Task details: Only the lines from the start up to and including the line containing "return rows" should be repeated, word for word.

Data extract:

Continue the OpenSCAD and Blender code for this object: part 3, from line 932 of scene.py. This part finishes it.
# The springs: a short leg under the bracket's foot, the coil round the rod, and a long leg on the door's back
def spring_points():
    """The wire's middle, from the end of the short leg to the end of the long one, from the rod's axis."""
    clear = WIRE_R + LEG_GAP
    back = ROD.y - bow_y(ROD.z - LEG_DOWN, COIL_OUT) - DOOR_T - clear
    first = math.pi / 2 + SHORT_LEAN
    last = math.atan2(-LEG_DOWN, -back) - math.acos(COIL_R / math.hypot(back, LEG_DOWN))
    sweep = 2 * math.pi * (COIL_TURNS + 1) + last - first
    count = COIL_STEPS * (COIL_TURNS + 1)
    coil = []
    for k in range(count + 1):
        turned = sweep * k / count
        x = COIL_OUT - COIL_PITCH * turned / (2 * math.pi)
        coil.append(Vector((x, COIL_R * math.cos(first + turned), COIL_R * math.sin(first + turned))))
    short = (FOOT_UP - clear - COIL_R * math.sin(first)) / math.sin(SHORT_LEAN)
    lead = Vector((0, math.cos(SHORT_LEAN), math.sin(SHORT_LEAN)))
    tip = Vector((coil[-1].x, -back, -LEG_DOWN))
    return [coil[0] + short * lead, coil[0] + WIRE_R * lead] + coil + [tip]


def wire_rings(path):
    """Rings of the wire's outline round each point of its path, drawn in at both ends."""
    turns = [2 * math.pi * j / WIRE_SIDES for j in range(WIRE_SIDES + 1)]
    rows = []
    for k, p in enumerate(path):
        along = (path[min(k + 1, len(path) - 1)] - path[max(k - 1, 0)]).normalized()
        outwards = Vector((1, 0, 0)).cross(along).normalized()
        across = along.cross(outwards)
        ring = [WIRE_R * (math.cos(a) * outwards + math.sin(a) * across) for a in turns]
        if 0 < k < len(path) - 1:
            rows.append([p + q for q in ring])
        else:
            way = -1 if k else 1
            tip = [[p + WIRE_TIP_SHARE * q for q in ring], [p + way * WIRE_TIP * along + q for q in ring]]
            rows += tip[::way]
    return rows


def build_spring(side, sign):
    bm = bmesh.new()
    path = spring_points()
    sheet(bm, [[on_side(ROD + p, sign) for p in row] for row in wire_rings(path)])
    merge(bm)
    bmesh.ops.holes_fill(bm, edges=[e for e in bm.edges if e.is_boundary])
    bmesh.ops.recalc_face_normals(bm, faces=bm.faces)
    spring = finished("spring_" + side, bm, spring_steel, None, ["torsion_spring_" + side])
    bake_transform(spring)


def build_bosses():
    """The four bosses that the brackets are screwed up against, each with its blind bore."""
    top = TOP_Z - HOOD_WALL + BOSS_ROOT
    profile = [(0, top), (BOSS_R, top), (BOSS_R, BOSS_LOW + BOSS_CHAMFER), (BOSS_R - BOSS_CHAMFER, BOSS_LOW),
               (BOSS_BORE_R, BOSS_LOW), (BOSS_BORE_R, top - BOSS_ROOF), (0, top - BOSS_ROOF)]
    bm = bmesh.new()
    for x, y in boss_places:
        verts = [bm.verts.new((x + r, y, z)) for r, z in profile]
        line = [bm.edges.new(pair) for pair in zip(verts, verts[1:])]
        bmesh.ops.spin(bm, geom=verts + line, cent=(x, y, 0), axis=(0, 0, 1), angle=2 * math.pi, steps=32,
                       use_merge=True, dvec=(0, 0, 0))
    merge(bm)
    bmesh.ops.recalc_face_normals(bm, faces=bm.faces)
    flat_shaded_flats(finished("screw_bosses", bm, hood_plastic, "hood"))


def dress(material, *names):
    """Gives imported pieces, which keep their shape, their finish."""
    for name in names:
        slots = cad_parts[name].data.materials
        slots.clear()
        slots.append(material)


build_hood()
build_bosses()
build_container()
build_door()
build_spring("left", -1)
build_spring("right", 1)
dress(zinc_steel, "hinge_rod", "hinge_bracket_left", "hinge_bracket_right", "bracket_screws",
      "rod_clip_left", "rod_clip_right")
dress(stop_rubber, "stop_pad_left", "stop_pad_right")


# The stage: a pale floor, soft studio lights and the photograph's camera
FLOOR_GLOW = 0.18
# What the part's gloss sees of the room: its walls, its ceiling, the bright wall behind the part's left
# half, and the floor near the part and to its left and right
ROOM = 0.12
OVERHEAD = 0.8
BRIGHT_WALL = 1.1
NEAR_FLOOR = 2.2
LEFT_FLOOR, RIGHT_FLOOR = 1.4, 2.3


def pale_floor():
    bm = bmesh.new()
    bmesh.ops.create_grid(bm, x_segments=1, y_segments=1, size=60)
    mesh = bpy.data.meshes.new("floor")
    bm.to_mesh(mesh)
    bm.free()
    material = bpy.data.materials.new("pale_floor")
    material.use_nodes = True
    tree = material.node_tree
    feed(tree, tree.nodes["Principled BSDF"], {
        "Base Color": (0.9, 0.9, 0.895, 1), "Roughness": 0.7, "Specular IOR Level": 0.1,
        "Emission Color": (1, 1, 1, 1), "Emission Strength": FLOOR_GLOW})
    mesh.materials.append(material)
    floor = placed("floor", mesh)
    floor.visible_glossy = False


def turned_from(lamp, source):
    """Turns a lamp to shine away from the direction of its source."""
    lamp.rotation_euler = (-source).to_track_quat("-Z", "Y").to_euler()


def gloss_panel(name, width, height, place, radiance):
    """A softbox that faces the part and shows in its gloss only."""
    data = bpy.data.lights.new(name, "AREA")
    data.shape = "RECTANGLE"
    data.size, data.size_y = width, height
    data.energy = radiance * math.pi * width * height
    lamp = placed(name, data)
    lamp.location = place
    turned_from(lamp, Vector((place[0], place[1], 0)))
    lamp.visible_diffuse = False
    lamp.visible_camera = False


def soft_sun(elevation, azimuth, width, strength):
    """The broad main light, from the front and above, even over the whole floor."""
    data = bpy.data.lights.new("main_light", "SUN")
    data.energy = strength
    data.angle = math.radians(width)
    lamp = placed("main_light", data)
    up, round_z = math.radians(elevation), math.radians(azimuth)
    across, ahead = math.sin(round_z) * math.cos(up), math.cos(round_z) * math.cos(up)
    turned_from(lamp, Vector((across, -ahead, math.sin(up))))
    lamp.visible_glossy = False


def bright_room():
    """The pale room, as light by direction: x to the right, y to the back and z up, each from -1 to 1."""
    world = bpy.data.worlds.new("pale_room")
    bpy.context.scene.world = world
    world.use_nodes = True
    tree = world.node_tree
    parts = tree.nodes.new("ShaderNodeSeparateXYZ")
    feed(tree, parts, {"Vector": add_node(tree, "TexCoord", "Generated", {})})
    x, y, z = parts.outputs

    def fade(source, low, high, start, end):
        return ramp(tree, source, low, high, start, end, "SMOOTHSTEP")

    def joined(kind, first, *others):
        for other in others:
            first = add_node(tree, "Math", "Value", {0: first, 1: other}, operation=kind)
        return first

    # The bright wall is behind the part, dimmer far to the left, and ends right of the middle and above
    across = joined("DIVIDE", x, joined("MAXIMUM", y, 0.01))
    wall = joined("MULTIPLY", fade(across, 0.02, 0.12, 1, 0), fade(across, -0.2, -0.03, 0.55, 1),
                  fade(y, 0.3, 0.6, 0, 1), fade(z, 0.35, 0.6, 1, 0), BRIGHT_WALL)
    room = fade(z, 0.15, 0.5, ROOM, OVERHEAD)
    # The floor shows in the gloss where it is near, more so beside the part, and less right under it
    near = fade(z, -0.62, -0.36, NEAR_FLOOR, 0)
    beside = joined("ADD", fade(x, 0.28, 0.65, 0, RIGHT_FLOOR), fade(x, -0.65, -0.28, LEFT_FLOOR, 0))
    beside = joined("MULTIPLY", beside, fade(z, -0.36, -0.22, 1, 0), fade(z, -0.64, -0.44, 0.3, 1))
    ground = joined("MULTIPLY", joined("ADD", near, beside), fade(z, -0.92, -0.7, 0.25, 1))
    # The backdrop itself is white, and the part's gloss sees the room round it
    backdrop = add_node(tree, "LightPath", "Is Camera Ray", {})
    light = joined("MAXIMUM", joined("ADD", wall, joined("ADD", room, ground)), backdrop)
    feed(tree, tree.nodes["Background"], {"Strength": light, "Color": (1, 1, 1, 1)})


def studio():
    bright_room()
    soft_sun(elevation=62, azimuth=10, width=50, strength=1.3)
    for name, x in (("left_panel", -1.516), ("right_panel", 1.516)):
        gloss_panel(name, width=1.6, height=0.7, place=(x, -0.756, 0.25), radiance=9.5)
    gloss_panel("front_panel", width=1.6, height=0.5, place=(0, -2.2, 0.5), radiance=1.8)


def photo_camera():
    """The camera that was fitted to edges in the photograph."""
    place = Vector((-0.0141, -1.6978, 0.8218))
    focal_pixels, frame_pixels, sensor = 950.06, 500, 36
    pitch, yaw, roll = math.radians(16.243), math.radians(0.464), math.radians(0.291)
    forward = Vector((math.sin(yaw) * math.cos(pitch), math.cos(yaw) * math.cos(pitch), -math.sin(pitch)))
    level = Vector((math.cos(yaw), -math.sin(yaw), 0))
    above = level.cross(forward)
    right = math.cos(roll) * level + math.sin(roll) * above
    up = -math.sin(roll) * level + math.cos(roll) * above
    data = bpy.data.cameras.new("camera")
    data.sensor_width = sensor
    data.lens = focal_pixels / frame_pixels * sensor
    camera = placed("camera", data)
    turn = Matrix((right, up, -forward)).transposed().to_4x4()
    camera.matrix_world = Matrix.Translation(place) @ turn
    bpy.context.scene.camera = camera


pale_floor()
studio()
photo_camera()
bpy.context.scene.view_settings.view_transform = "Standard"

The solution:
Continue the OpenSCAD and Blender code for this object: part 3, from line 932 of scene.py. This part finishes it.
# The springs: a short leg under the bracket's foot, the coil round the rod, and a long leg on the door's back
def spring_points():
    """The wire's middle, from the end of the short leg to the end of the long one, from the rod's axis."""
    clear = WIRE_R + LEG_GAP
    back = ROD.y - bow_y(ROD.z - LEG_DOWN, COIL_OUT) - DOOR_T - clear
    first = math.pi / 2 + SHORT_LEAN
    last = math.atan2(-LEG_DOWN, -back) - math.acos(COIL_R / math.hypot(back, LEG_DOWN))
    sweep = 2 * math.pi * (COIL_TURNS + 1) + last - first
    count = COIL_STEPS * (COIL_TURNS + 1)
    coil = []
    for k in range(count + 1):
        turned = sweep * k / count
        x = COIL_OUT - COIL_PITCH * turned / (2 * math.pi)
        coil.append(Vector((x, COIL_R * math.cos(first + turned), COIL_R * math.sin(first + turned))))
    short = (FOOT_UP - clear - COIL_R * math.sin(first)) / math.sin(SHORT_LEAN)
    lead = Vector((0, math.cos(SHORT_LEAN), math.sin(SHORT_LEAN)))
    tip = Vector((coil[-1].x, -back, -LEG_DOWN))
    return [coil[0] + short * lead, coil[0] + WIRE_R * lead] + coil + [tip]


def wire_rings(path):
    """Rings of the wire's outline round each point of its path, drawn in at both ends."""
    turns = [2 * math.pi * j / WIRE_SIDES for j in range(WIRE_SIDES + 1)]
    rows = []
    for k, p in enumerate(path):
        along = (path[min(k + 1, len(path) - 1)] - path[max(k - 1, 0)]).normalized()
        outwards = Vector((1, 0, 0)).cross(along).normalized()
        across = along.cross(outwards)
        ring = [WIRE_R * (math.cos(a) * outwards + math.sin(a) * across) for a in turns]
        if 0 < k < len(path) - 1:
            rows.append([p + q for q in ring])
        else:
            way = -1 if k else 1
            tip = [[p + WIRE_TIP_SHARE * q for q in ring], [p + way * WIRE_TIP * along + q for q in ring]]
            rows += tip[::way]
    return rows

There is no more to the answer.